Consistency is clarity.
Clarity matters in language. It’s also vital to your org chart. When “manager” means different things to different people within one organization, you risk confusion and even resentment.
Titles should also have a certain logic, and you should apply it consistently. What you do in one part of the business applies to others. For example, managers or directors should have similar responsibilities and authority throughout your organization. Generally, job requirements and compensation should be equitable, too.
Change needs to reflect reality.
Titles are not carrots. They’re descriptive signifiers that point to a person’s real responsibilities.
In a recent conversation with Seattle-area Leadership Educator and Author Jim Hessler, he shared the insight that the currency people are actually reaching for is respect, opportunity, or influence. Those aren’t just the domain of management or executive roles.

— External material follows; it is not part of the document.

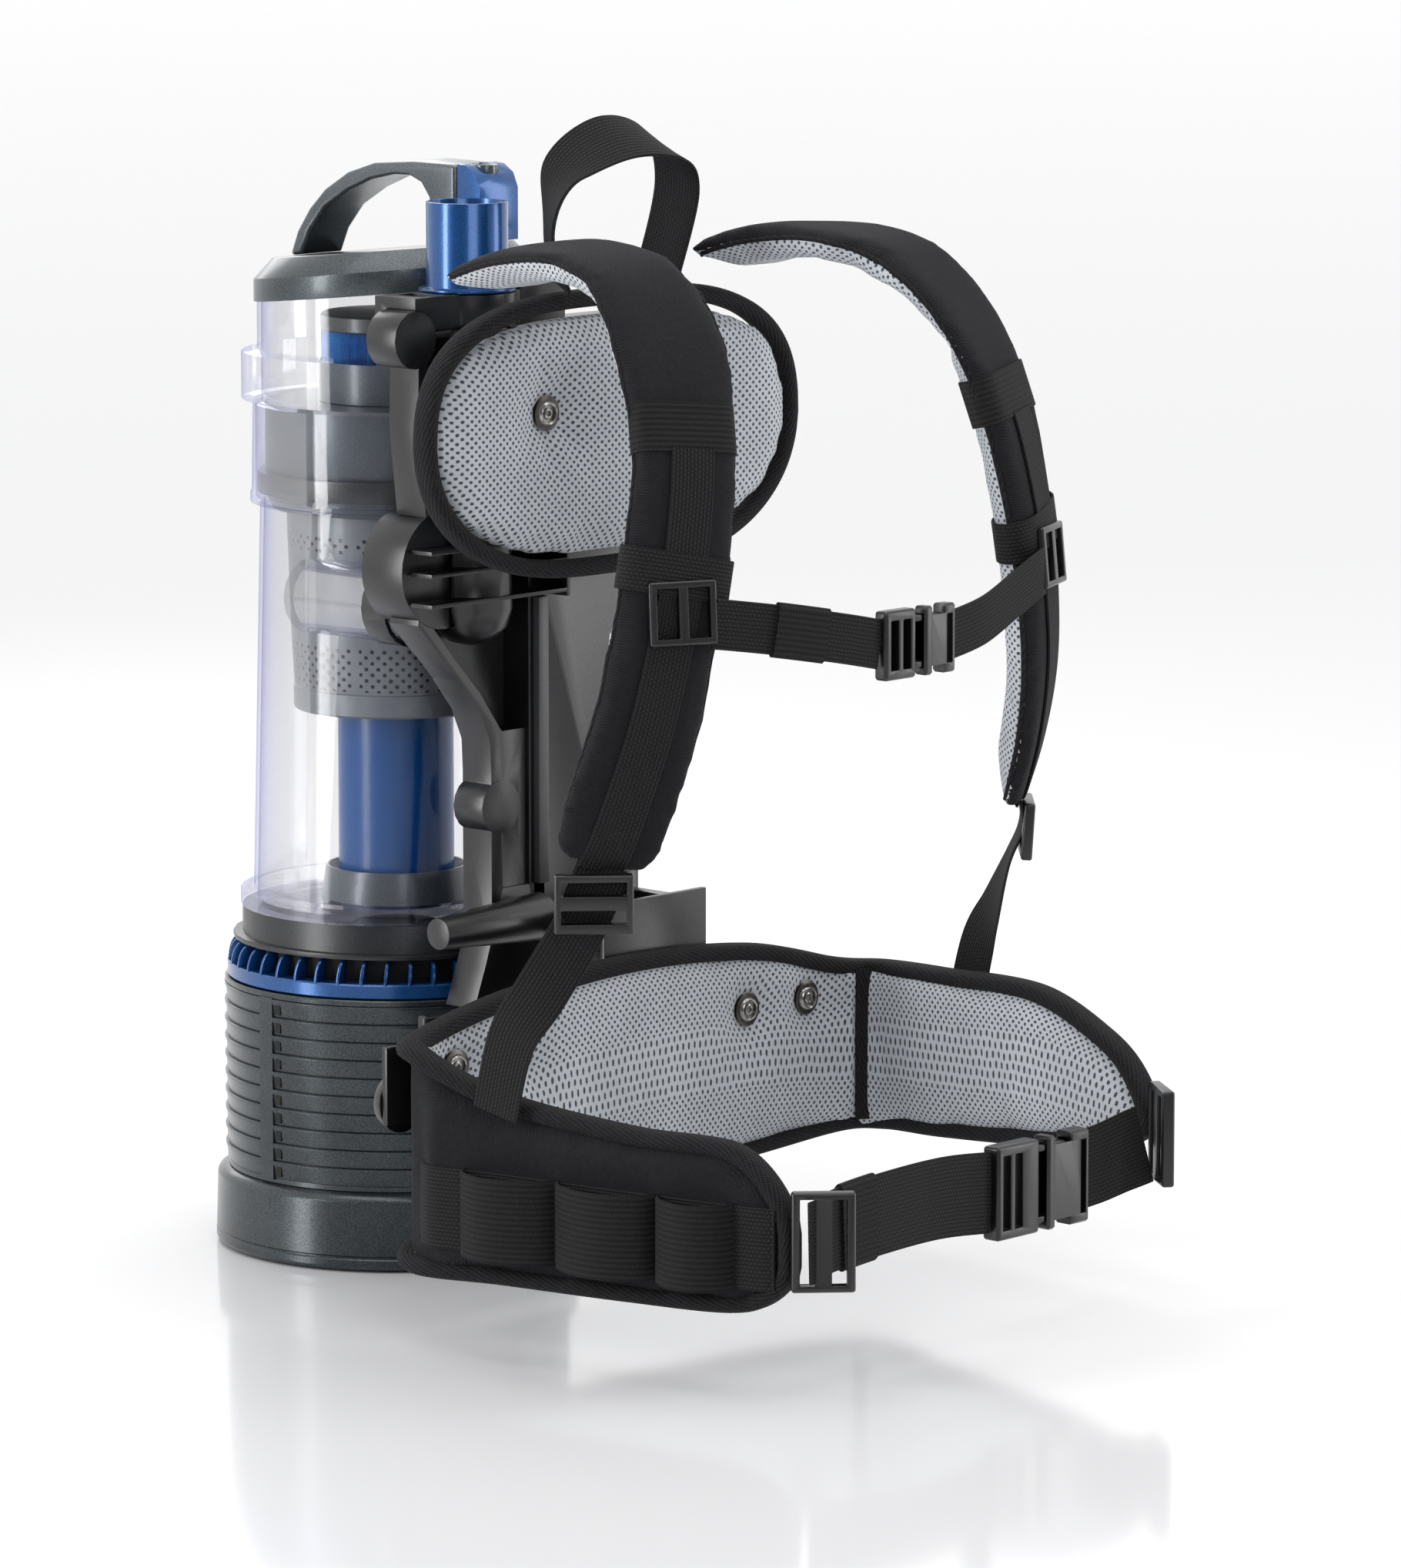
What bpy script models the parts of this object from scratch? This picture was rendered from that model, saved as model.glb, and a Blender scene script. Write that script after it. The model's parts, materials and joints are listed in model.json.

If you’re trying to incentivize someone within your business, do so honestly. Add genuine responsibility, opportunity, or organizational mobility with a title change—and not necessarily tied to the management ladder. If someone is a high-value individual contributor, find an accurate title to honor their efforts.
Scale is strategic.
With titles, as with business growth, scale needs to be strategic.
Don’t scale someone’s title up to director when they only manage five people. Resist the urge to declare someone a VP before that realm of executive responsibility exists. There will be time for promotions as your organization grows, but pre-populating those positions may lead to conflict when you do scale.
Ultimately, these principles come down to some key values that underlie good business: clarity, humility, and accountability. Be thoughtful about how you develop your employees’ careers, and keep yourself accountable to honest, realistic reflections of their responsibilities. All the while, stay grounded in what your business is and what it needs.
It might be tough to withhold a shiny new title from a deserving team member. But in the end, it may be best for your business—and the people who make it work.